An interesting little incident on arrival at Lisbon threw a gleam of light on the manners of the degenerate Portuguese nobility, about which we were to learn much from a friend who had resided there since the flight of King Manuel. At the Gare d’Orsay in Paris, we noticed that the next compartment to ours was occupied by a tall and handsome lady and her little daughter. Elegantly dressed, her natural but waning beauty aided artificially, her hair of false gold, this painted lady offered a strong contrast to the group of relatives who had come to see her off. At best, one might have judged these to be ugly people of the artisan class; at worst, gentry who traded less honourably in the obscurer byways of Saint Lazarre or Montmartre. The lady showed no physical resemblance to any of them; she might have been a changeling daughter. Her own child was a charming little creature, despite her plain features, and it was clear the mother could command more cash than any of the shabby group of relatives who had wished them adieu and bon voyage.
All the way to Lisbon, the lady kept closely to her compartment, but the trixy little daughter made free of the car. On arrival at the Portuguese capital, one began to piece together the scraps of a typical modern “romance,” as the pair were met by an undersized, flabby and slightly deformed young gentleman, on whom the child gazed with all the interest of a first encounter. A great motor car was in waiting and conveyed them to our hotel, a distance of about two hundred yards! We were fated to see much of the curious trio on the voyage to Rio de Janeiro. The gentleman, a Portuguese nobleman, was evidently making for the safety of Brazil, and had planned to keep bright his memories of Parisian Nights in company of one of the pleasure-givers.
One meets queer ship-mates on the South American trip. It would be the height of indiscretion to inquire too closely into the relationship of many of the couples who sit with you at table. Somehow I always thought of “the distinguished member of the Jockey Club, with his niece, h’m, h’m!” in Tartarin sur les Alpes, when the Portuguese nobleman, with his lady, h’m, h’m, sat down at table with the rest of our oddly assorted company.
There is a brightness and a sense of gaiety about the picturesque and beautiful capital of Portugal that are most engaging to the fleeting visitor, but after a short time the foreign resident finds it one of the dullest of towns, and has a lurking sympathy with the old and fallen nobility who sought distraction in pursuits that drew only the poison from the pleasures of London and Paris, and eventually made of them the most corrupt aristocracy in Europe.
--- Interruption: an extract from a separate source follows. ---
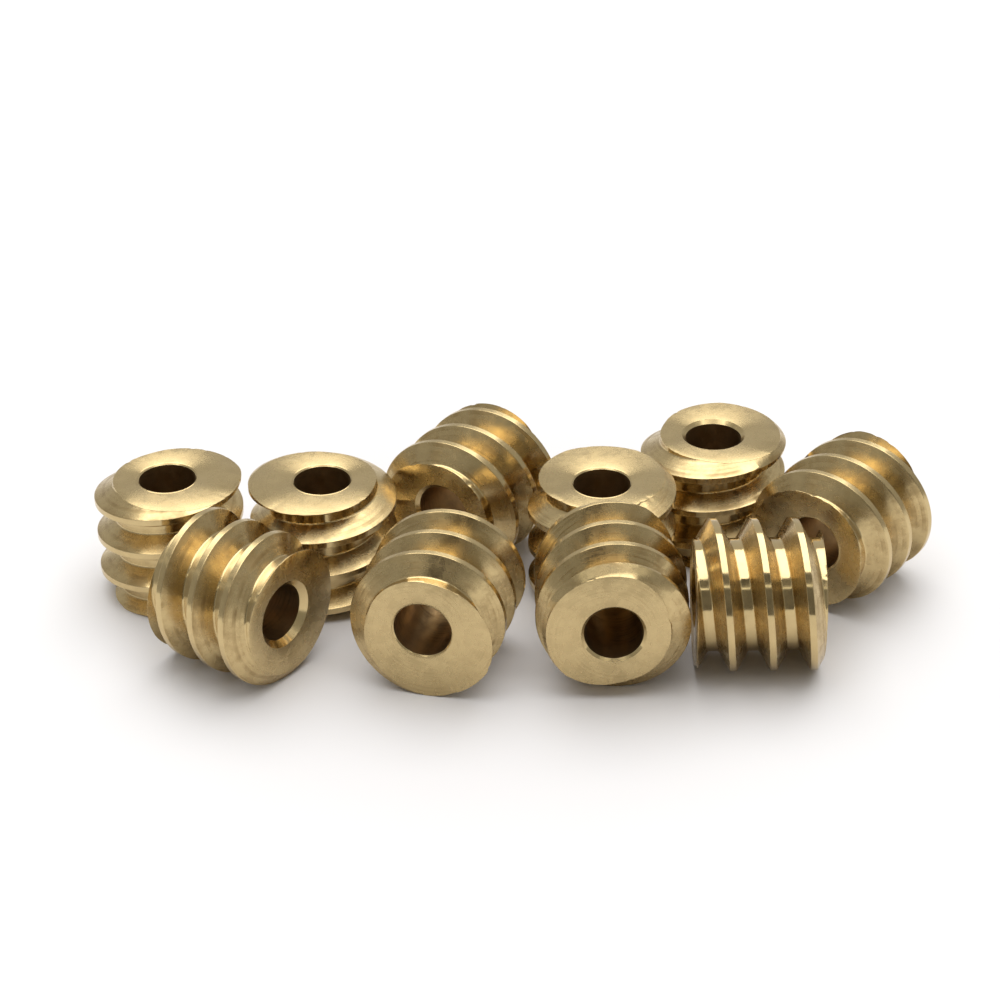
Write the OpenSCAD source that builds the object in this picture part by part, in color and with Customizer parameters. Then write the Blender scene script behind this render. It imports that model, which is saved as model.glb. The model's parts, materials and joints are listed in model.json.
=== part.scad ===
// Set of ten identical one-piece brass worms for small worm gear drives.
// Four stand on end and six lie on their sides, each a separate loose part.
// Lengths are in millimetres and angles in degrees. The group stands on z = 0.

/* [Thread] */
// Axial module: the axial pitch divided by pi
axial_module = 0.5; // [0.4:0.05:0.55]
// Diameter quotient: the reference diameter in modules
diameter_quotient = 10; // [8:0.5:10]
// Depth of the groove below the crest
groove_depth = 0.8; // [0.4:0.05:0.9]
// Width of the flat crest, measured along the axis
crest_w = 0.25; // [0.15:0.01:0.3]
// Width of the flat groove bottom, measured along the axis
groove_floor_w = 0.42; // [0.2:0.01:0.5]

/* [Blank] */
// Length of a worm between its flat ends
worm_len = 5; // [4:0.1:5]
// Diameter of the through bore
bore_d = 2.3; // [1.5:0.1:2.5]
// Nominal width of the countersink at the faced end
faced_countersink_w = 0.15; // [0.05:0.01:0.25]
// Width of the light countersink at the parted end
parted_countersink_w = 0.05; // [0.02:0.01:0.1]
// Nominal width of the 45 degree chamfer round the faced end's thread
outer_chamfer_w = 0.25; // [0.1:0.01:0.4]

/* [Hidden] */

pitch = PI * axial_module;
outer_r = axial_module * (diameter_quotient + 2) / 2;
root_r = outer_r - groove_depth;
bore_r = bore_d / 2;
// Flat facets per turn of the thread
steps = 60;
// Turns modelled before the ends are cut: an even number that passes both ends
turns = 2 * ceil(worm_len / pitch / 2) + 2;
// Overrun that keeps a cut clear of the face it ends on
eps = 0.02;
brass = [0.79, 0.68, 0.44];

// One row per worm: x and y of its middle, whether it lies down, the heading of
// its near end, the turn of its thread and whether its near or top end is the faced one,
// then the shares of the nominal countersink and chamfer that its faced end has,
// because those edges are broken by hand.
places = [
    [-14.00,  1.15, false,    0, 137, false, 1.0, 1.0],
    [-10.70, -4.50, true,   -34, 132, true,  1.6, 0.8],
    [ -7.70,  1.05, false,    0,   3, false, 1.0, 1.0],
    [  3.60,  0.90, false,    0, 241, false, 1.0, 1.0],
    [ -2.75, -4.55, true,  -102,  90, false, 1.0, 1.0],
    [ -1.70,  3.95, true,  -120,  29, true,  1.0, 1.0],
    [  4.00, -4.70, true,   -88, 299, true,  0.7, 1.6],
    [  8.20,  4.90, false,    0, 175, true,  1.0, 1.0],
    [  9.70, -4.25, true,     2, 107, false, 1.0, 1.0],
    [ 13.50,  1.55, true,  -125,  16, false, 1.0, 1.0]
];

function is_lying(place) = place[2];
function heading(place) = place[3];
function thread_turn(place) = place[4];
function near_end_faced(place) = place[5];
function countersink_w(place) = place[6] * faced_countersink_w;
function chamfer_w(place) = place[7] * outer_chamfer_w;

// The thread's outline over one pitch as [height, radius] points, from the middle of the crest.
thread_outline = [
    [-crest_w / 2, outer_r],
    [crest_w / 2, outer_r],
    [(pitch - groove_floor_w) / 2, root_r],
    [(pitch + groove_floor_w) / 2, root_r]
];
outline_points = len(thread_outline);

// The outline at one angular step, repeated along the axis.
function thread_column(step) = [
    for (turn = [0 : turns - 1], corner = thread_outline)
        let (angle = 360 * step / steps,
             height = pitch * (step / steps + turn - turns / 2) + corner[0])
        [corner[1] * cos(angle), corner[1] * sin(angle), height]
];

// Right-hand threaded bar, longer than the worm, with helical caps at both ends.
module threaded_bar() {
    column = outline_points * turns;
    last_turn = outline_points;
    low_tip = steps * column;
    high_tip = low_tip + 1;
    reach = pitch * (turns / 2 + 2);
    points = concat(
        [for (step = [0 : steps - 1]) each thread_column(step)],
        [[0, 0, -reach], [0, 0, reach]]
    );
    // Index of a point, where going once round moves up by one turn.
    function at(step, row) =
        step < steps ? step * column + row : row + last_turn;
    rows = column - last_turn - 1;
    wall = [
        for (step = [0 : steps - 1], row = [0 : rows - 1])
            each [
                [at(step, row), at(step + 1, row + 1), at(step + 1, row)],
                [at(step, row), at(step, row + 1), at(step + 1, row + 1)]
            ]
    ];
    low_cap = concat(
        [for (step = [0 : steps - 1]) [low_tip, at(step, 0), at(step + 1, 0)]],
        [for (row = [0 : last_turn - 1]) [low_tip, row + 1, row]]
    );
    high_cap = concat(
        [for (step = [0 : steps - 1]) [high_tip, at(step + 1, rows), at(step, rows)]],
        [for (row = [0 : last_turn - 1]) [high_tip, rows + row, rows + row + 1]]
    );
    polyhedron(points = points, faces = concat(wall, low_cap, high_cap));
}

// A worm with its axis on Z, its middle at the origin and its faced end up.
module worm_body(turn, countersink_w, chamfer_w) {
    half = worm_len / 2;
    difference() {
        intersection() {
            rotate([0, 0, turn]) threaded_bar();
            rotate_extrude($fn = 96) polygon([
                [0, -half],
                [outer_r + 1, -half],
                [outer_r + 1, half - chamfer_w - 1],
                [outer_r - chamfer_w, half],
                [0, half]
            ]);
        }
        cylinder(h = worm_len + 1, r = bore_r, center = true, $fn = 64);
        bore_countersink(countersink_w);
        mirror([0, 0, 1]) bore_countersink(parted_countersink_w);
    }
}

// Cone that breaks the bore's upper edge at 45 degrees.
module bore_countersink(cone_w) {
    translate([0, 0, worm_len / 2 - cone_w])
        cylinder(h = cone_w + eps, r1 = bore_r, r2 = bore_r + cone_w + eps, $fn = 64);
}

// Turns a worm end over end, which leaves a right-hand thread right-handed.
module end_over_end() {
    rotate([180, 0, 0]) children();
}

// Stands a worm on its end or lays it on its side with its near end along the heading.
module rest_on_ground(place) {
    if (is_lying(place))
        translate([place[0], place[1], outer_r])
            rotate([90, 0, 90 + heading(place)]) children();
    else
        translate([place[0], place[1], worm_len / 2]) children();
}

module worm(number) {
    place = places[number - 1];
    turn = thread_turn(place);
    color(brass)
        rest_on_ground(place)
            if (near_end_faced(place))
                worm_body(turn, countersink_w(place), chamfer_w(place));
            else
                end_over_end()
                    worm_body(-turn, countersink_w(place), chamfer_w(place));
}

worm(1);  // worm_1
worm(2);  // worm_2
worm(3);  // worm_3
worm(4);  // worm_4
worm(5);  // worm_5
worm(6);  // worm_6
worm(7);  // worm_7
worm(8);  // worm_8
worm(9);  // worm_9
worm(10);  // worm_10
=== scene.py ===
"""Ten loose brass worms on a pale floor: the smooth, finished surfaces over the CAD frame."""

import json
import math
from collections import namedtuple

import bmesh
import bpy
import numpy as np
from mathutils import Matrix, Vector, noise


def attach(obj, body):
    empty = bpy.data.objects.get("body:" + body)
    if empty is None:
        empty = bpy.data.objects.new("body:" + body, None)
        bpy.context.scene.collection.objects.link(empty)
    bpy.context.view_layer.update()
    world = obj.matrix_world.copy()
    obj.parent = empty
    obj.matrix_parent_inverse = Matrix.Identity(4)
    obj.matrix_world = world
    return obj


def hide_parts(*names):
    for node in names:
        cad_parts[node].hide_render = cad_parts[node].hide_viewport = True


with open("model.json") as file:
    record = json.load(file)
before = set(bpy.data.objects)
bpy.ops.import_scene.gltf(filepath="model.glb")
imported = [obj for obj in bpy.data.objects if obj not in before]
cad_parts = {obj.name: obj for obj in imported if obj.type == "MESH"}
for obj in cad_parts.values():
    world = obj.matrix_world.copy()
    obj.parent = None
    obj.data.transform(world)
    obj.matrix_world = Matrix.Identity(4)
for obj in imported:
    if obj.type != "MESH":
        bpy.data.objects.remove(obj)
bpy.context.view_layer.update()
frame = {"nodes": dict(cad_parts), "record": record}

# Blender works in metres, so every length below is in metres too.
MM = 0.001

# Shape of one worm, as part.scad has it.
AXIAL_MODULE = 0.5 * MM
PITCH = math.pi * AXIAL_MODULE
OUTER_R = 3.0 * MM
ROOT_R = 2.2 * MM
CREST_W = 0.25 * MM
GROOVE_FLOOR_W = 0.42 * MM
HALF_LEN = 2.5 * MM
BORE_R = 1.15 * MM
PARTED_COUNTERSINK = 0.05 * MM

# Rounding that the CAD leaves out.
SKIN = 0.004 * MM  # keeps the round thread inside the faceted one's box
CREST_ROUND = 0.022 * MM
ROOT_ROUND = 0.09 * MM
EDGE_BREAK = 0.018 * MM  # width and height of the two facets round each face
BREAK_KNEE = 0.3 * EDGE_BREAK  # place of the edge between those facets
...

From all one heard, the revolution did not come a day too soon, and seldom have there been a king and an aristocracy that more openly “asked for it” than Manuel and his effeminate nobles.
The mingling of the negro blood with the European, which is so marked a feature of the Portuguese, is doubtless responsible for the low ebb of morality in Lisbon. The Jewish type is very noticeable among the people one passes in the streets, and especially in the women. Altogether, I felt that the breath of the place was somewhat unwholesome, and Republicanism cannot possibly make matters worse, though national decay may have gone too far for any sort of government to re-vitalise the character of the people. Old Portugal’s adventurings abroad, which made her powerful for a time, brought to her the canker of luxury and the lowering of her virility, in the admixture of the blood of alien and vicious peoples, so that to-day in her decadence she is really paying her final debts of empire.
One of the Crowded Docks in the Port of Buenos Ayres.
Friends of Emigrants awaiting the Arrival of a Ship.
One sign there was of hope in what we saw—the admirably conducted orphanage that occupies the splendid buildings of the old monastery of Belem, hard by the memorial of Vasco da Gama, with its memories of Portugal’s golden age. Nowhere have I seen a finer institution of its kind, with better evidence of wise charity and tender care of the young. It was a good act that cleared out the droning monks and confiscated their building for its present humane and profitable use. The boys are taught all kinds of trades, including agriculture, and some of them to whom we spoke during their play-hour were much ahead of the scholars of any English orphanage in their knowledge of foreign languages. French was the favourite, although one of the lads, who had strong evidence of negro origin, spoke both French and English admirably, and told us he was studying German.
On the way to the monastery we spent some time examining the extraordinary collection of old royal carriages and sedan chairs, housed in a plain modern building. These relics of the gorgeous past are even more remarkable in their prodigal ostentation than those of the famous collection at Versailles, and will probably be guarded by the Republic as evidence that the spendthrift kings who so long oppressed the country went to sinful extremes in their love of ostentation and luxury, though all the same I would not swap a sixteen horse power car for the whole collection, if it were comfort I was after!
The driver of the motor car we had hired would have been kept in solitary confinement in any peaceful country, for he was a public danger, yet when we had loaded up with our luggage at the hotel we came near to missing the ship, as “something went wrong with the works,” and the reckless driver proved so incompetent a mechanic that we had eventually to transfer ourselves and our light luggage (the heavy having been shipped in England) to another taxi, and so reach the quay, where for a mere trifle of 2,000 reis ($2) two brawny rascals put our bags on board the tender, with more fuss than an English porter would have made over shifting a car-load.
In a few minutes more we were aboard the liner that was to carry us across the sunlit seas to that other America which is so different from the Northern Continent and of which Americans really know so little.